My final task on Day 1 was to prepare the chicken for the casseroles. I selected two casserole recipes from Frozen Assets Lite and Easy: Cook for a Day, Eat for a Month":Cheese and Chicken Shells and Chicken Artichoke Bake and 2 of my own: Chicken Divan and Chicken Enchiladas. I totalled how many cups of cooked, shredded chicken that I would need for these recipes (7) and then I looked up how many pounds of raw chicken breast I would need to cook. Here's what I found:

Apparently, I need to keep a notepad by my computer (and a good hand lotion for my dry hands). So... I needed .6 pounds to make 1 1/2 cups of cooked, shredded chicken. For me, that meant that I needed to cook 3 lbs. to make a little over 7 cups. I put the chicken into a pot and covered it with water, and threw in some celery, onion, salt, and pepper for flavor.

I like to shred my chicken with two forks in a casserole dish. The sides of the dish keep the chicken from "escaping" while I shred.

At the close to my Day 1 chicken preparation, I measured the shredded chicken into portions for the casseroles that I would make the next day and labelled them. I also bagged up 6 whole, cooked chicken breasts for the Chicken Artichoke Bake.

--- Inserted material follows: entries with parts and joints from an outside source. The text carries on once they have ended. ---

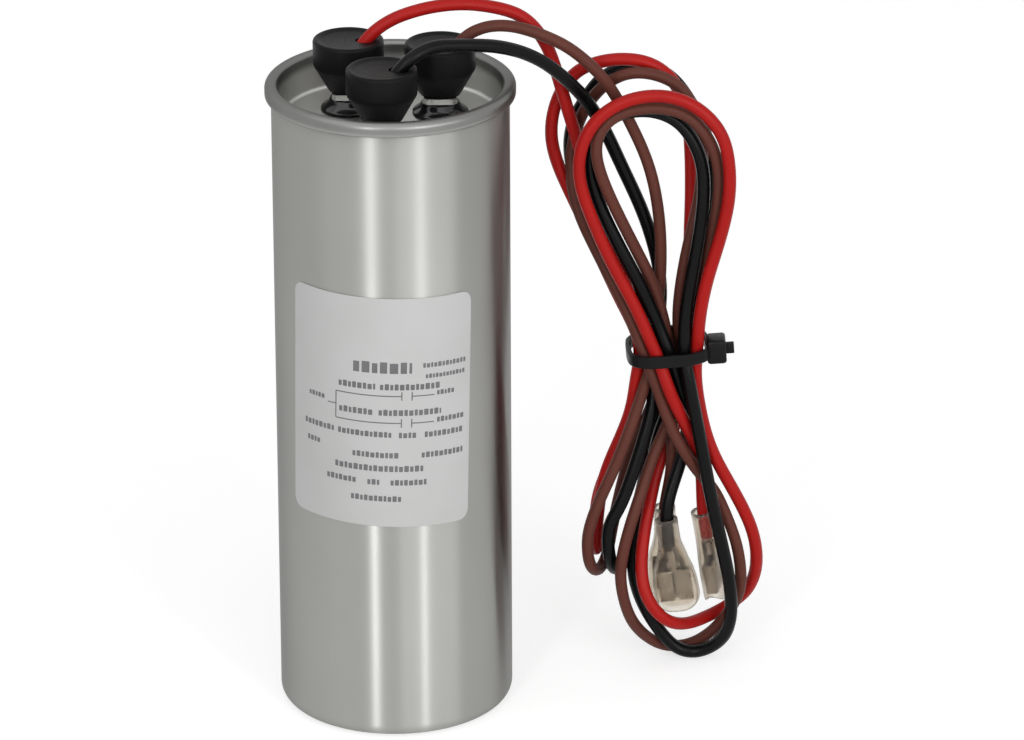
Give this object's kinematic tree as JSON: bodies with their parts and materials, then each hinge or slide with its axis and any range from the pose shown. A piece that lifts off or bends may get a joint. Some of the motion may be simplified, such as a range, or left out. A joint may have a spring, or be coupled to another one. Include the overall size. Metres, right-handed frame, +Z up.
{
  "type": "dual run capacitor",
  "caption": "Round metal-can capacitor with booted push-on terminals and a tied bundle of folded leads ending in sleeved push-on connectors",
  "frame": {"origin": "centre of the can's flat base, on the surface it stands on", "axes": "+Z up along the can's axis, -Y towards the side seen in the picture, +X towards the bundle of leads"},
  "size_m": [0.1076, 0.0565, 0.1576],
  "materials": {
    "aluminium": "satin drawn aluminium",
    "tinned_metal": "tin-plated sheet",
    "black_plastic": "glossy moulded insulator",
    "boot_vinyl": "soft satin vinyl",
    "label_sheet": "bare silver-grey sheet",
    "clear_vinyl": "translucent flexible vinyl",
    "tie_nylon": "black nylon",
    "gasket_rubber": "matt rubber",
    "metallised_film": "wound metallised film",
    "inner_plastic": "plain moulded plastic",
    "liner_film": "insulating film",
    "insulation_red": "satin wire insulation",
    "insulation_brown": "satin wire insulation",
    "insulation_black": "satin wire insulation"
  },
  "bodies": {
    "root": {"can": "aluminium", "cover": "aluminium", "seam_gasket": "gasket_rubber", "label": "label_sheet", "insulator_red": "black_plastic", "terminal_red": "tinned_metal", "flag_receptacle_red": "tinned_metal", "boot_red": "boot_vinyl", "wire_red": "insulation_red", "receptacle_red": "tinned_metal", "sleeve_red": "clear_vinyl", "insulator_brown": "black_plastic", "terminal_brown": "tinned_metal", "flag_receptacle_brown": "tinned_metal", "boot_brown": "boot_vinyl", "wire_brown": "insulation_brown", "receptacle_brown": "tinned_metal", "sleeve_brown": "clear_vinyl", "insulator_black": "black_plastic", "terminal_black": "tinned_metal", "flag_receptacle_black": "tinned_metal", "boot_black": "boot_vinyl", "wire_black": "insulation_black", "receptacle_black": "tinned_metal", "sleeve_black": "clear_vinyl", "cable_tie": "tie_nylon", "bottom_insulator": "inner_plastic", "liner": "liner_film", "winding_main": "metallised_film", "spacer": "inner_plastic", "winding_fan": "metallised_film", "mandrel": "inner_plastic", "interrupter_plate": "inner_plastic", "inner_lead_red": "tinned_metal", "inner_lead_brown": "tinned_metal", "inner_lead_black": "tinned_metal"}
  },
  "joints": []
}
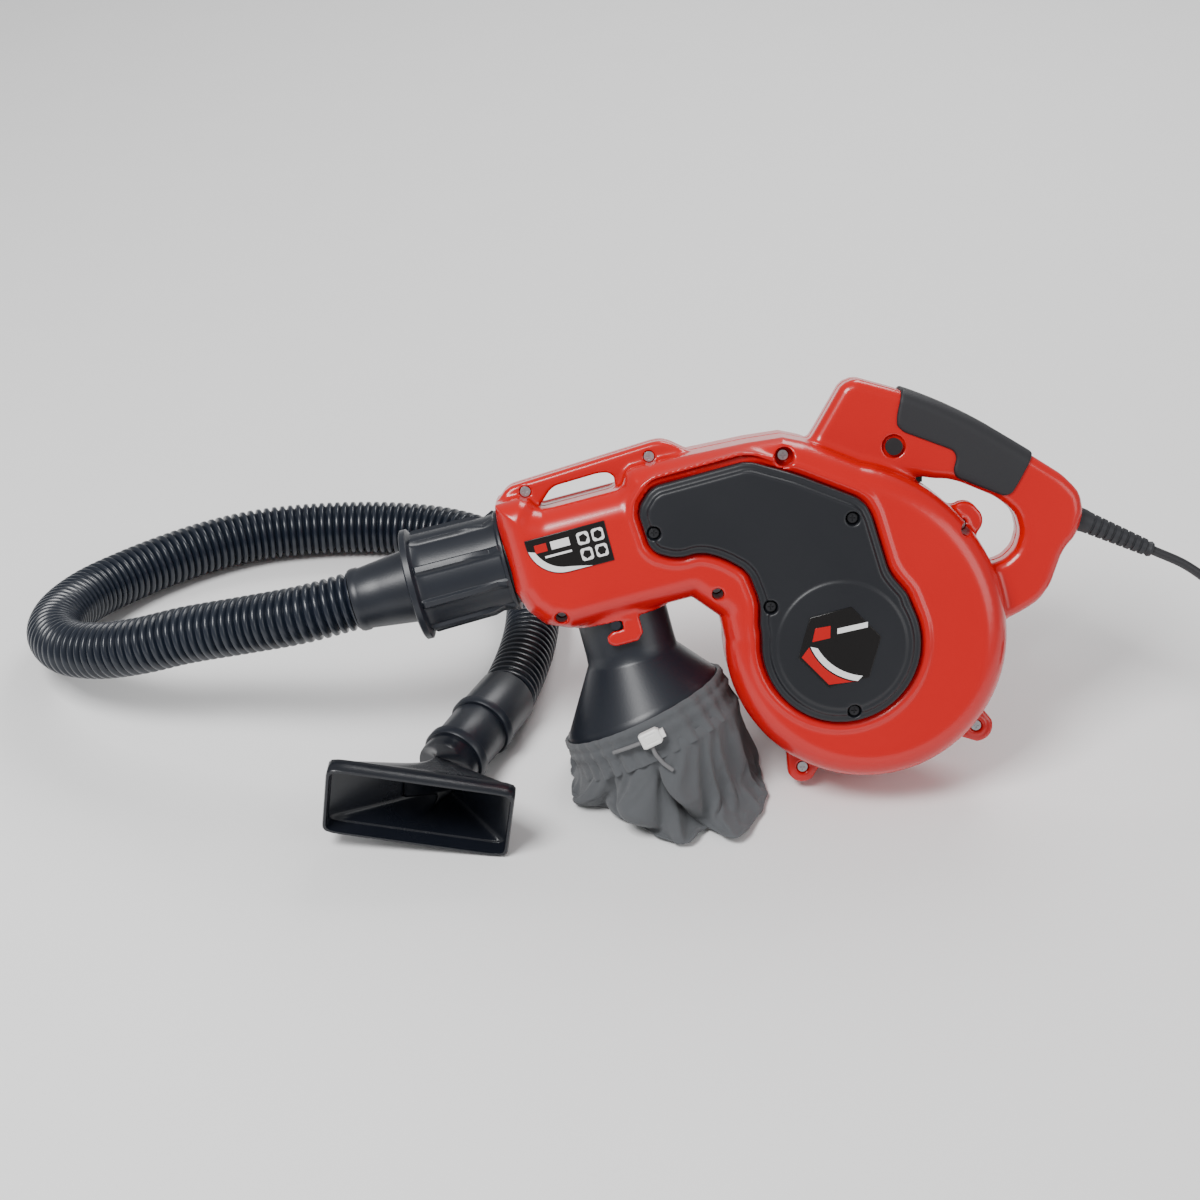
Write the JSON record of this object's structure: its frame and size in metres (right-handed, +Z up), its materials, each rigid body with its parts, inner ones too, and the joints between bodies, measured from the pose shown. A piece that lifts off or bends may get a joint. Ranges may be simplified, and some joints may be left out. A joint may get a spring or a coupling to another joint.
{
  "type": "leaf vacuum mulcher",
  "caption": "Hand-held electric suction fan with scroll housing, D handle, long corrugated hose, wide flat nozzle and cloth dust bag, lying on its motor.",
  "frame": {"origin": "centre of the base of the box round the object without its hoses and cord, on the ground it lies on", "axes": "+Z up; +X along the body from the hose coupling to the rear handle; +Y from the cover side to the motor side, away from the viewer"},
  "size_m": [1.0586, 0.429, 0.292],
  "materials": {
    "red_shell": "glossy moulded red plastic, light moulding waviness",
    "dark_cover": "fine-textured blue-black plastic",
    "steel": "zinc-plated steel",
    "badge": "printed vinyl, semi-gloss",
    "soft_grip": "soft matt overmould",
    "black_plastic": "black moulded plastic",
    "spring_steel": "spring wire",
    "capacitor_case": "potted case",
    "fan_plastic": "glass-filled nylon",
    "windings": "varnished copper windings",
    "copper": "turned copper segments",
    "laminations": "stacked sheet steel",
    "bearing_steel": "ground steel",
    "carbon": "pressed carbon",
    "brass": "folded brass",
    "adapter_plastic": "satin blue-black plastic",
    "seal_rubber": "soft seal",
    "hose_plastic": "corrugated flexible plastic",
    "nozzle_plastic": "satin black plastic",
    "bag_cloth": "plain-woven grey cloth, creased",
    "string": "braided cord",
    "toggle": "white moulded plastic",
    "relief_rubber": "moulded sleeve",
    "cord_rubber": "rubber sheath",
    "tie": "hook-and-loop strap",
    "plug_plastic": "moulded plug",
    "plug_brass": "nickelled brass"
  },
  "bodies": {
    "root": {"near_shell": "red_shell", "far_shell": "red_shell", "suction_cover": "dark_cover", "cover_screws": "steel", "body_screws": "steel", "fan_badge": "badge", "duct_badge": "badge", "grip_near": "soft_grip", "grip_far": "soft_grip", "trigger_pin": "steel", "trigger_spring": "spring_steel", "lock_spring": "spring_steel", "switch_body": "black_plastic", "capacitor": "capacitor_case", "stator": "laminations", "front_bearing": "bearing_steel", "rear_bearing": "bearing_steel", "carbon_brushes": "carbon", "brush_holders": "brass", "motor_housing": "dark_cover", "motor_end_cap": "dark_cover", "motor_screws": "steel", "coupling_seal": "seal_rubber", "inner_tube": "adapter_plastic", "hose_cuff": "adapter_plastic", "suction_hose": "hose_plastic", "nozzle_cuff": "adapter_plastic", "nozzle_adapter": "adapter_plastic", "nozzle": "nozzle_plastic", "strain_relief": "relief_rubber", "cord_clamp": "black_plastic", "clamp_screws": "steel", "power_cord": "cord_rubber", "cord_coil": "cord_rubber", "coil_tie": "tie", "cord_end": "cord_rubber", "plug_body": "plug_plastic", "plug_pins": "plug_brass"},
    "rotor": {"impeller": "fan_plastic", "fan_nut": "steel", "motor_shaft": "steel", "armature": "windings", "commutator": "copper", "cooling_fan": "black_plastic"},
    "trigger": {"trigger": "black_plastic"},
    "lock_button": {"lock_button": "black_plastic"},
    "coupling": {"coupling": "adapter_plastic"},
    "funnel": {"bag_funnel": "adapter_plastic", "funnel_pin": "adapter_plastic", "bag_hem": "bag_cloth", "dust_bag": "bag_cloth", "drawstring": "string", "cord_lock": "toggle", "cord_lock_spring": "spring_steel"},
    "cord_lock_button": {"cord_lock_button": "toggle"}
  },
  "joints": [
    {"name": "fan_spin", "type": "hinge", "parent": "root", "child": "rotor", "pos_m": [0.0914, -0.014, 0.11], "axis": [0, 0.9063, -0.4226], "continuous": true},
    {"name": "trigger_squeeze", "type": "hinge", "parent": "root", "child": "trigger", "pos_m": [0.1224, 0.04305, 0.23235], "axis": [0, -0.9063, 0.4226], "range_deg": [0, 6], "stiffness_Nm_per_rad": 0.6, "springref_deg": -2.86},
    {"name": "lock_press", "type": "slide", "parent": "root", "child": "lock_button", "axis": [0, 0.9063, -0.4226], "range_m": [0, 0.002], "stiffness_N_per_m": 400, "springref_m": -0.001},
    {"name": "coupling_twist", "type": "hinge", "parent": "root", "child": "coupling", "pos_m": [-0.1526, 0.00882, 0.15894], "axis": [0.9659, 0.1094, 0.2346], "range_deg": [0, 25]},
    {"name": "funnel_twist", "type": "hinge", "parent": "root", "child": "funnel", "pos_m": [-0.06927, -0.00668, 0.1257], "axis": [0.2588, -0.4082, -0.8754], "range_deg": [0, 12]},
    {"name": "cord_lock_press", "type": "slide", "parent": "funnel", "child": "cord_lock_button", "axis": [-0.8988, -0.1853, -0.3973], "range_m": [0, 0.0025], "stiffness_N_per_m": 300, "springref_m": -0.001}
  ]
}
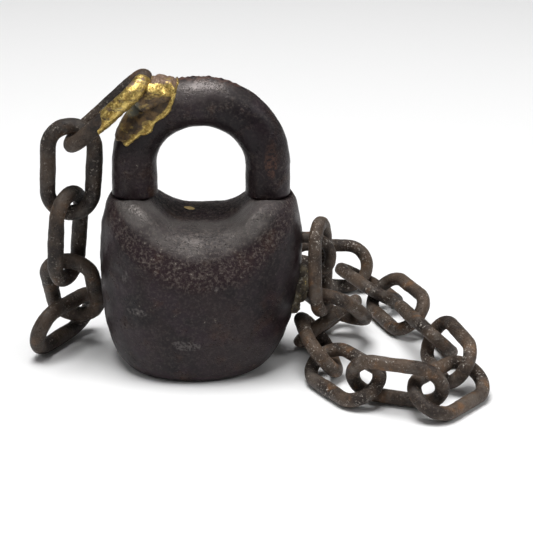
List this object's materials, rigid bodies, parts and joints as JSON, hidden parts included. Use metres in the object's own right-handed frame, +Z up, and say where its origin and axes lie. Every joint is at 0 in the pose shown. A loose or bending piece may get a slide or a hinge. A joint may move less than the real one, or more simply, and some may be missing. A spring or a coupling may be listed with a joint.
{
  "type": "padlock",
  "caption": "Forged iron padlock with a half-ring shackle, barbed tails, sliding notch bolt, and lengths of hand-welded chain brazed to its shackle and side.",
  "frame": {"origin": "middle of the lock on the plane its base rests on, in line with the shackle's legs", "axes": "+X to the right across both legs, +Y out of the back, +Z up along the shackle"},
  "size_m": [0.1897, 0.1482, 0.128],
  "materials": {
    "iron": "worn, dark brown, satin",
    "plate_steel": "dark, lightly rusted",
    "lock_steel": "dull, oily",
    "chain_rust": "rusty, worn bare on the high spots",
    "dark_rust": "dark brown rust",
    "brass": "rough, oxidised brown and green in places"
  },
  "bodies": {
    "lock": {"body": "iron", "back_plate": "plate_steel", "back_plate_rivets": "plate_steel", "ward_stays": "lock_steel", "bolt_spring": "lock_steel", "staple": "chain_rust", "braze_on_body": "brass", "ward_plate_1": "lock_steel", "ward_plate_2": "lock_steel", "ward_plate_3": "lock_steel", "ward_plate_4": "lock_steel", "ward_plate_5": "lock_steel"},
    "bolt": {"bolt": "lock_steel"},
    "shackle": {"shackle": "iron", "braze_on_shackle": "brass", "chain_left_01": "dark_rust"},
    "right_link_01": {"chain_right_01": "chain_rust"},
    "right_link_02": {"chain_right_02": "chain_rust"},
    "right_link_03": {"chain_right_03": "chain_rust"},
    "right_link_04": {"chain_right_04": "chain_rust"},
    "right_link_05": {"chain_right_05": "chain_rust"},
    "right_link_06": {"chain_right_06": "chain_rust"},
    "right_link_07": {"chain_right_07": "chain_rust"},
    "right_link_08": {"chain_right_08": "chain_rust"},
    "right_link_09": {"chain_right_09": "chain_rust"},
    "right_link_10": {"chain_right_10": "chain_rust"},
    "right_link_11": {"chain_right_11": "chain_rust"},
    "right_link_12": {"chain_right_12": "chain_rust"},
    "right_link_13": {"chain_right_13": "chain_rust"},
    "right_link_14": {"chain_right_14": "chain_rust"},
    "left_link_02": {"chain_left_02": "dark_rust"},
    "left_link_03": {"chain_left_03": "dark_rust"},
    "left_link_04": {"chain_left_04": "dark_rust"},
    "left_link_05": {"chain_left_05": "dark_rust"}
  },
  "joints": [
    {"name": "bolt_throw", "type": "slide", "parent": "lock", "child": "bolt", "axis": [1, 0, 0], "range_m": [0, 0.0042]},
    {"name": "shackle_lift", "type": "slide", "parent": "lock", "child": "shackle", "axis": [0, 0, 1], "range_m": [0, 0.014]},
    {"name": "right_swing_01", "type": "hinge", "parent": "lock", "child": "right_link_01", "pos_m": [0.0485, 0, 0.054], "axis": [1, 0, 0], "range_deg": [-1, 10]},
    {"name": "right_swing_02", "type": "hinge", "parent": "right_link_01", "child": "right_link_02", "pos_m": [0.04913, -0.00636, 0.02425], "axis": [-0.2606, -0.9455, 0.1954], "range_deg": [-6, 12]},
    {"name": "right_swing_03", "type": "hinge", "parent": "right_link_02", "child": "right_link_03", "pos_m": [0.06331, 0.0203, 0.00878], "axis": [-0.8829, 0.4695, 0], "range_deg": [-12, 6]},
    {"name": "right_swing_04", "type": "hinge", "parent": "right_link_03", "child": "right_link_04", "pos_m": [0.04338, -0.00089, 0.00995], "axis": [0.5997, -0.3747, 0.7071], "range_deg": [-12, 12]},
    {"name": "right_swing_05", "type": "hinge", "parent": "right_link_04", "child": "right_link_05", "pos_m": [0.05053, -0.02847, 0.0105], "axis": [0.6365, 0.0895, -0.766], "range_deg": [-12, 12]},
    {"name": "right_swing_06", "type": "hinge", "parent": "right_link_05", "child": "right_link_06", "pos_m": [0.06815, -0.04905, 0.008], "axis": [0.718, 0.4843, 0.5], "range_deg": [-12, 9]},
    {"name": "right_swing_07", "type": "hinge", "parent": "right_link_06", "child": "right_link_07", "pos_m": [0.09526, -0.05461, 0.01213], "axis": [0.1057, 0.3253, -0.9397], "range_deg": [-6, 12]},
    {"name": "right_swing_08", "type": "hinge", "parent": "right_link_07", "child": "right_link_08", "pos_m": [0.11114, -0.03251, 0.008], "axis": [-0.6436, 0.5795, 0.5], "range_deg": [-12, 12]},
    {"name": "right_swing_09", "type": "hinge", "parent": "right_link_08", "child": "right_link_09", "pos_m": [0.0963, -0.00247, 0.01144], "axis": [-0.483, -0.1294, -0.866], "range_deg": [-12, 12]},
    {"name": "right_swing_10", "type": "hinge", "parent": "right_link_09", "child": "right_link_10", "pos_m": [0.08779, 0.02305, 0.00995], "axis": [-0.6645, -0.2418, 0.7071], "range_deg": [-12, 12]},
    {"name": "right_swing_11", "type": "hinge", "parent": "right_link_10", "child": "right_link_11", "pos_m": [0.0772, 0.04983, 0.00995], "axis": [-0.6556, -0.2649, -0.7071], "range_deg": [-12, 12]},
    {"name": "right_swing_12", "type": "hinge", "parent": "right_link_11", "child": "right_link_12", "pos_m": [0.06476, 0.07467, 0.008], "axis": [-0.7716, -0.3932, 0.5], "range_deg": [-12, 12]},
    {"name": "right_swing_13", "type": "hinge", "parent": "right_link_12", "child": "right_link_13", "pos_m": [0.03642, 0.07308, 0.01238], "axis": [-0.0226, -0.2578, -0.9659], "range_deg": [-12, 12]},
    {"name": "right_swing_14", "type": "hinge", "parent": "right_link_13", "child": "right_link_14", "pos_m": [0.01137, 0.07255, 0.00995], "axis": [0.037, -0.7061, 0.7071], "range_deg": [-12, 12]},
    {"name": "left_swing_02", "type": "hinge", "parent": "shackle", "child": "left_link_02", "pos_m": [-0.05185, -0.001, 0.09495], "axis": [0, -1, 0], "range_deg": [-20, 0]},
    {"name": "left_swing_03", "type": "hinge", "parent": "left_link_02", "child": "left_link_03", "pos_m": [-0.05399, -0.001, 0.06524], "axis": [-0.9976, 0, 0.0698], "range_deg": [-8, 1]},
    {"name": "left_swing_04", "type": "hinge", "parent": "left_link_03", "child": "left_link_04", "pos_m": [-0.05661, -0.0012, 0.03647], "axis": [-0.421, -0.9063, 0.0368], "range_deg": [-12, 0]},
    {"name": "left_swing_05", "type": "hinge", "parent": "left_link_04", "child": "left_link_05", "pos_m": [-0.05449, 0.01672, 0.01228], "axis": [-0.9962, 0.0872, 0], "range_deg": [-10, 10]}
  ]
}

Here's what I had at the end of Day 1: 2 bags of raw pack chicken in marinade for the grill, 2 bags of plain chicken breast for the grill, 2 bags of chicken cut for stir fry and packed in marinade, cooked chicken portioned for 4 casseroles, 1 bag of finished chicken broth, 1 pot of chicken broth to chill, then skim the fat and package the next day, and a big plate of cooked chicken to pick off of the bone for another casserole and chicken noodle soup. Whew!

I didn't take many pictures on Day 2. I'll share some of them when I post the recipes as I prepare them for dinners over the next few weeks. At the end of Day 2 I had: 1 pan of Chicken Enchiladas, 2 pans of Chicken Divan (one not pictured because I took a meal to a mom who is on bedrest until she delivers her baby), 1 pan of Cheese and Chicken Shells, one pan of Chicken Artichoke Bake, and 4 bags of chicken broth (16 cups in total). In addition to 2 bags of Crock Pot Beef Taco meat, a container of leftover Pasta e Fagiole, and a container of leftover Taco Soup, I have 12-14 meals stored in my freezer. You know, in case I decide to take a 2 week Tahitian vacation away from my family. As if...

Oh, and I also made this super easy Chicken Noodle Soup from some spinach and mushrooms that needed to be used up. It's low in fat, packed with nutrients, and absolutely delicious!

Krista's Chicken Noodle Soup

1-2 tablespoons butter or olive oil
1 cup onion, diced
2 cloves garlic minced
1 heaping cup mushrooms, sliced
2 cups chicken, shredded
32 oz. chicken broth
2 cups egg noodles
1/2 bag baby spinach, roughly chopped
salt and pepper, to taste

Heat butter or oil in a soup pot. Add in onion and saute until tender. Stir in garlic and mushrooms and cook for a couple more minutes. Add chicken and broth. Bring to a boil. Add noodles. Cook for 10-15 minutes, until the noodles are done. Stir in chopped spinach until wilted. Season to taste with salt and pepper.

In conclusion, I have to say that I love the idea of having so many meals in my freezer! Especially coming into the summer. Now if the kids are playing and we're hanging with the neighbors, I don't have stop short and say, "Sorry, let's head in. I've gotta make dinner." Instead I'll just pop a meal into the oven and set a timer or have my husband fire up the grill. If I were still working outside of our home, it would be awesome to pull a casserole out of the freezer in the morning or the night before and put a healthy, homemade casserole into the oven upon returning home. Other benefits to having meals in the freezer: If unexpected company is coming, there's no need to rush to the store or scramble to throw a meal together. Someone in your community needs a meal and you'd really like to take something...just grab a dish from your freezer and go! If you're under the weather, out of groceries, or just don't feel like cooking...just fire up the oven and grab a meal from the freezer. I'm pretty psyched about all of MY "frozen assets".

I hope you all have a wonderful weekend!


MaRiN said...

Just found your blog and I've enjoyed looking around your archives! I have bookmarked a few of your recipes, thanks for sharing!

Katy ~ said...

You are so totally awesome, and what a BARGAIN those breasts were. I wouldn't done the same thing as I eat chicken several times a week here. I'm not good at making soup, but you are so right that it makes terrific soup, and to be able to use all that meat that may otherwise have been wasted.

Donna-FFW said...

Krista.. You are MY hero with this post!!!

Mary | Deep South Dish said...

I actually did the once a month cooking way back in the day when it was all the rage! I used the original Frozen Assets book and her website. Course back then I'm pretty sure it was more like a bulletin board than a website LOL.. geez, I'm getting old. I still have a huge notebook I made for the Chicken Plan and the Beef Plan, etc. And back then, I didn't even have a separate freezer and I did it!! I cook more on the fly these days since it's just me and The Cajun, but it really is a time saver when you have a family of several children.